→ Task statement
Restate, word for word, every line of the data.

→ Stored data
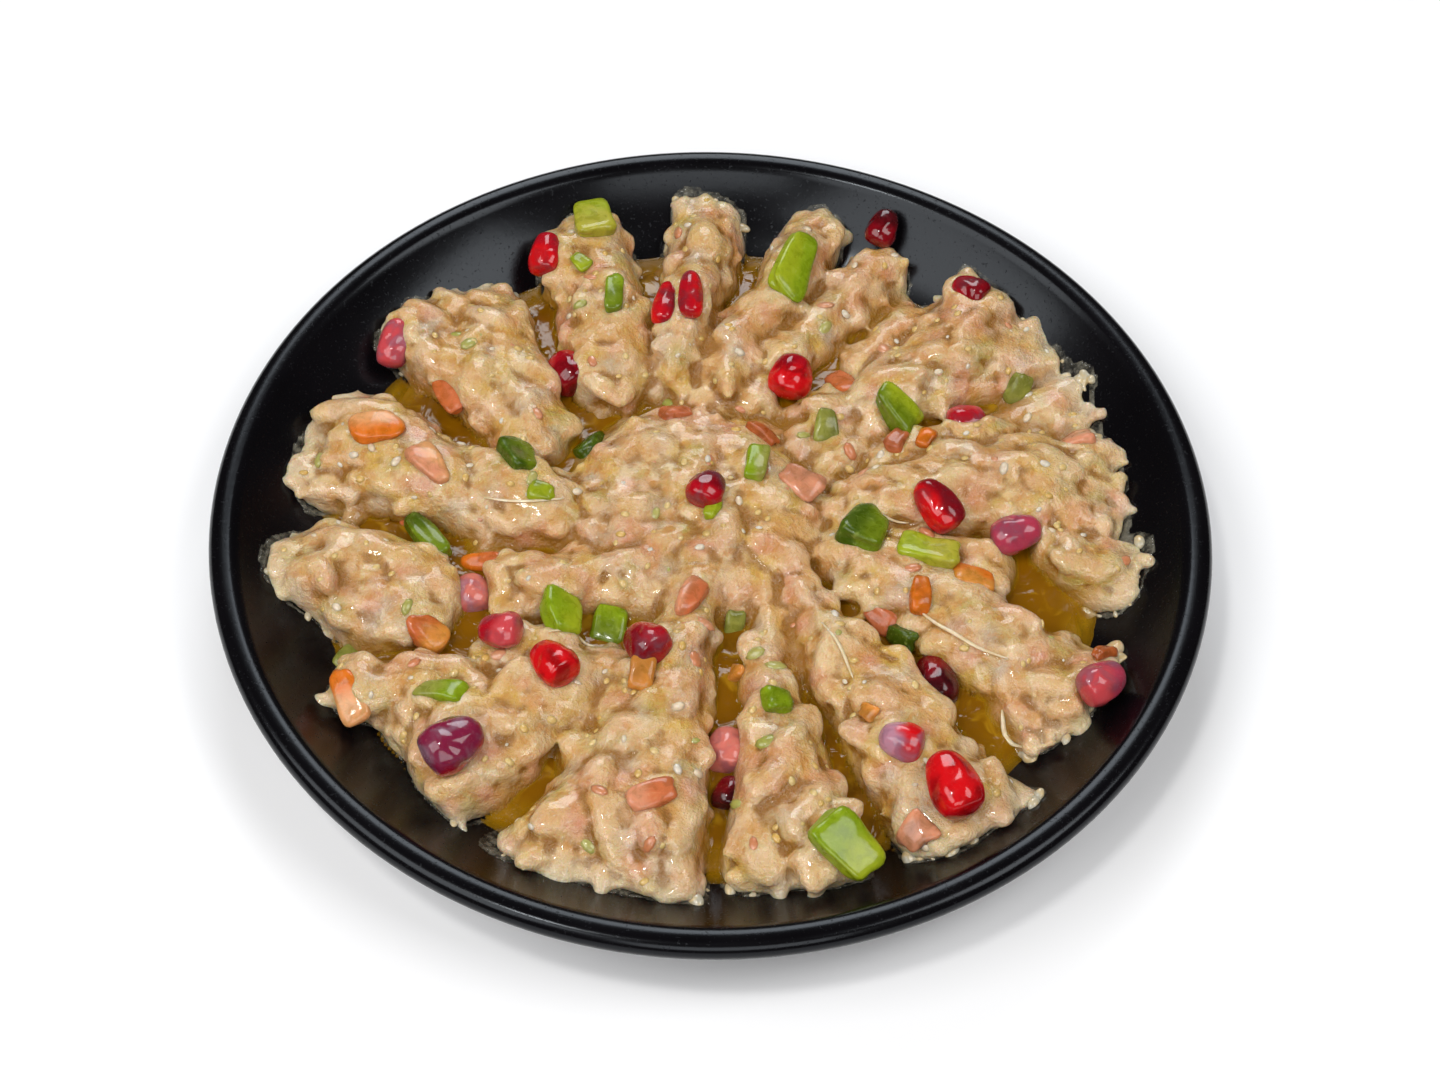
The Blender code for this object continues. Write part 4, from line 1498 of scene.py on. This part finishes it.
studioSetup = {
    "floor": (0.97, 0.97, 0.98),
    "sky": 0.045,
    "panels": {
        # x y z of each panel, its width and height, its radiance and its tint
        "left": (-0.65, -0.34, 0.87, 0.95, 0.60, 4.0, (1.0, 1.0, 1.0)),
        "spark": (-0.30, -0.22, 1.05, 0.12, 0.12, 48.0, (1.0, 0.99, 0.97)),
        "right": (0.58, -0.15, 0.90, 0.50, 0.50, 4.8, (1.0, 1.0, 1.0)),
        "front": (0.10, -0.95, 0.75, 0.70, 0.55, 3.2, (1.0, 1.0, 1.0)),
        "back": (-0.05, 0.91, 0.75, 0.50, 0.50, 6.0, (0.92, 0.96, 1.0)),
    },
}


def makeStage():
    half = 3.0
    corners = [(-half, -half, 0), (half, -half, 0), (half, half, 0), (-half, half, 0)]
    floorMesh = meshOf("floor", corners, [(0, 1, 2, 3)], unit=1.0)
    floorMesh.materials.append(Finish("paleFloor").done(studioSetup["floor"], 0.8))
    floor = addObject("floor", floorMesh)
    world = bpy.data.worlds.new("studio")
    bpy.context.scene.world = world
    world.use_nodes = True
    backdrop = world.node_tree.nodes["Background"]
    backdrop.inputs["Color"].default_value = (1.0, 1.0, 1.0, 1.0)
    backdrop.inputs["Strength"].default_value = studioSetup["sky"]
    for name, (x, y, z, width, height, radiance, tint) in studioSetup["panels"].items():
        panel = bpy.data.lights.new(name, "AREA")
        panel.shape = "RECTANGLE"
        panel.size = width
        panel.size_y = height
        panel.color = tint
        panel.energy = radiance * math.pi * width * height
        lamp = addObject(name, panel)
        lamp.location = (x, y, z)
        lamp.rotation_euler = Vector((x, y, z)).to_track_quat("Z", "Y").to_euler()
    bpy.context.scene.view_settings.view_transform = "Standard"


makeCamera(cameraSetup)
makeStage()
makePlate()
mash = makeDip()
finder = mashFinder(mash)
pepperSkin = vegetableFinish("greenPepper", **garnishFinish["pepper"])
tomatoSkin = vegetableFinish("softTomato", **garnishFinish["tomato"])
makeGarnish(pepperSkin, tomatoSkin)
makeBits("pepperBits", pepperBits, leafTones, pepperSkin, "pepper", finder, 80)
makeBits("tomatoBits", tomatoBits, carrotTones, tomatoSkin, "tomato", finder, 120)
makeCrumbs(mash)
makeOil()
makeWetEdge()
makeStrands(finder)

→ Solution to this task
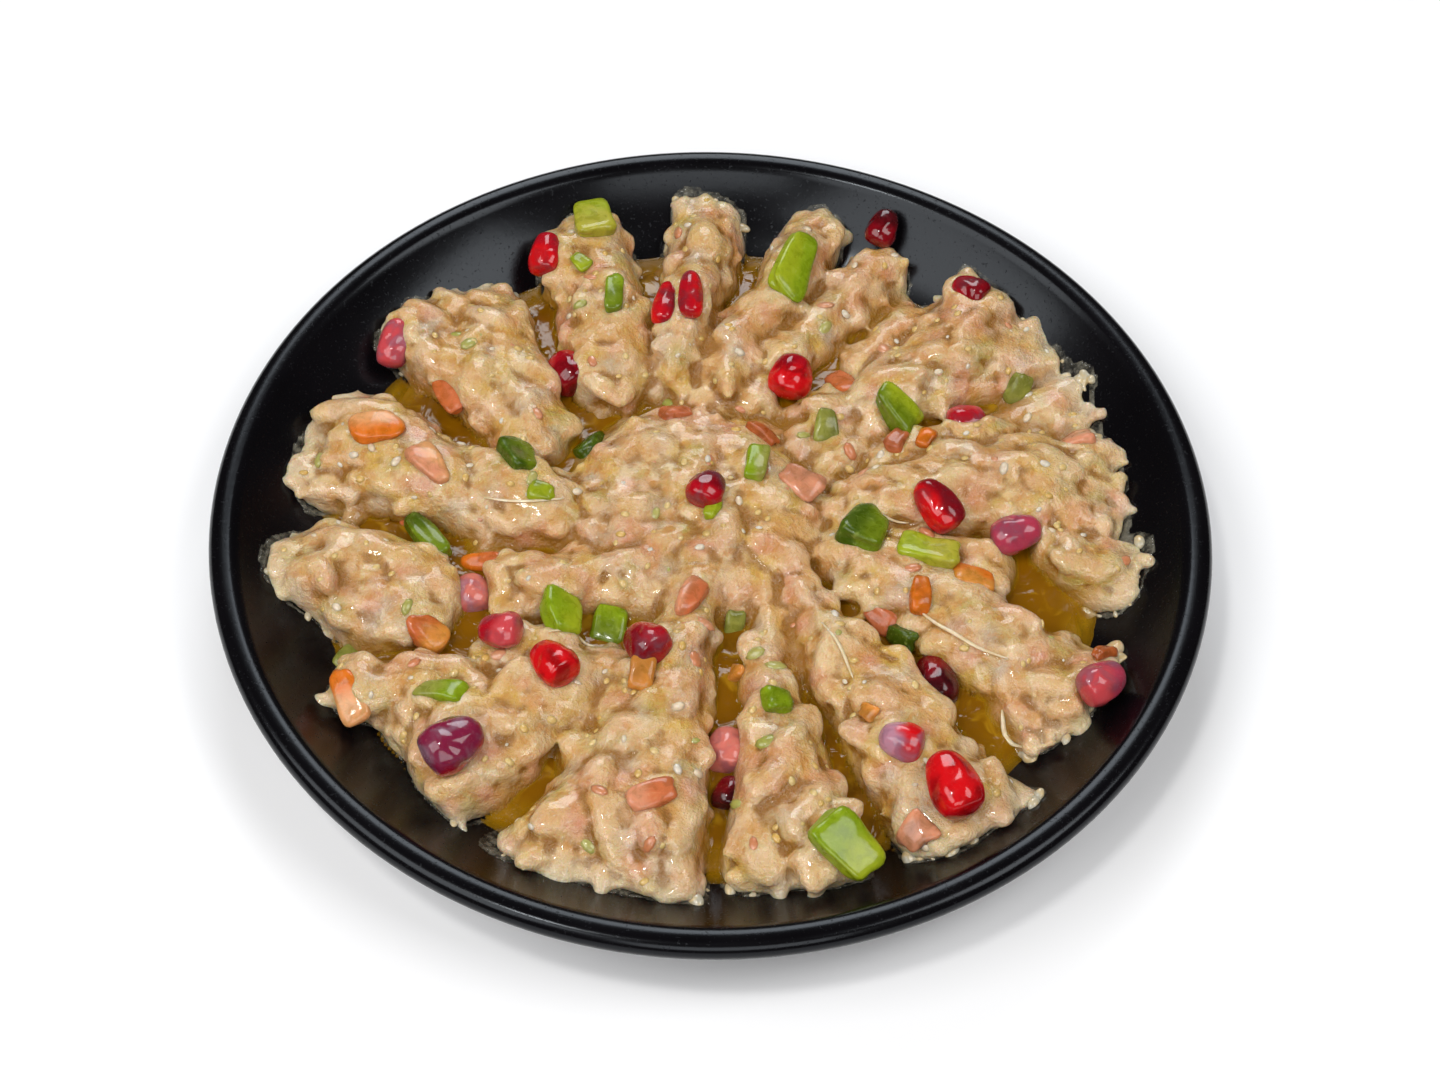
The Blender code for this object continues. Write part 4, from line 1498 of scene.py on. This part finishes it.
studioSetup = {
    "floor": (0.97, 0.97, 0.98),
    "sky": 0.045,
    "panels": {
        # x y z of each panel, its width and height, its radiance and its tint
        "left": (-0.65, -0.34, 0.87, 0.95, 0.60, 4.0, (1.0, 1.0, 1.0)),
        "spark": (-0.30, -0.22, 1.05, 0.12, 0.12, 48.0, (1.0, 0.99, 0.97)),
        "right": (0.58, -0.15, 0.90, 0.50, 0.50, 4.8, (1.0, 1.0, 1.0)),
        "front": (0.10, -0.95, 0.75, 0.70, 0.55, 3.2, (1.0, 1.0, 1.0)),
        "back": (-0.05, 0.91, 0.75, 0.50, 0.50, 6.0, (0.92, 0.96, 1.0)),
    },
}


def makeStage():
    half = 3.0
    corners = [(-half, -half, 0), (half, -half, 0), (half, half, 0), (-half, half, 0)]
    floorMesh = meshOf("floor", corners, [(0, 1, 2, 3)], unit=1.0)
    floorMesh.materials.append(Finish("paleFloor").done(studioSetup["floor"], 0.8))
    floor = addObject("floor", floorMesh)
    world = bpy.data.worlds.new("studio")
    bpy.context.scene.world = world
    world.use_nodes = True
    backdrop = world.node_tree.nodes["Background"]
    backdrop.inputs["Color"].default_value = (1.0, 1.0, 1.0, 1.0)
    backdrop.inputs["Strength"].default_value = studioSetup["sky"]
    for name, (x, y, z, width, height, radiance, tint) in studioSetup["panels"].items():
        panel = bpy.data.lights.new(name, "AREA")
        panel.shape = "RECTANGLE"
        panel.size = width
        panel.size_y = height
        panel.color = tint
        panel.energy = radiance * math.pi * width * height
        lamp = addObject(name, panel)
        lamp.location = (x, y, z)
        lamp.rotation_euler = Vector((x, y, z)).to_track_quat("Z", "Y").to_euler()
    bpy.context.scene.view_settings.view_transform = "Standard"


makeCamera(cameraSetup)
makeStage()
makePlate()
mash = makeDip()
finder = mashFinder(mash)
pepperSkin = vegetableFinish("greenPepper", **garnishFinish["pepper"])
tomatoSkin = vegetableFinish("softTomato", **garnishFinish["tomato"])
makeGarnish(pepperSkin, tomatoSkin)
makeBits("pepperBits", pepperBits, leafTones, pepperSkin, "pepper", finder, 80)
makeBits("tomatoBits", tomatoBits, carrotTones, tomatoSkin, "tomato", finder, 120)
makeCrumbs(mash)
makeOil()
makeWetEdge()
makeStrands(finder)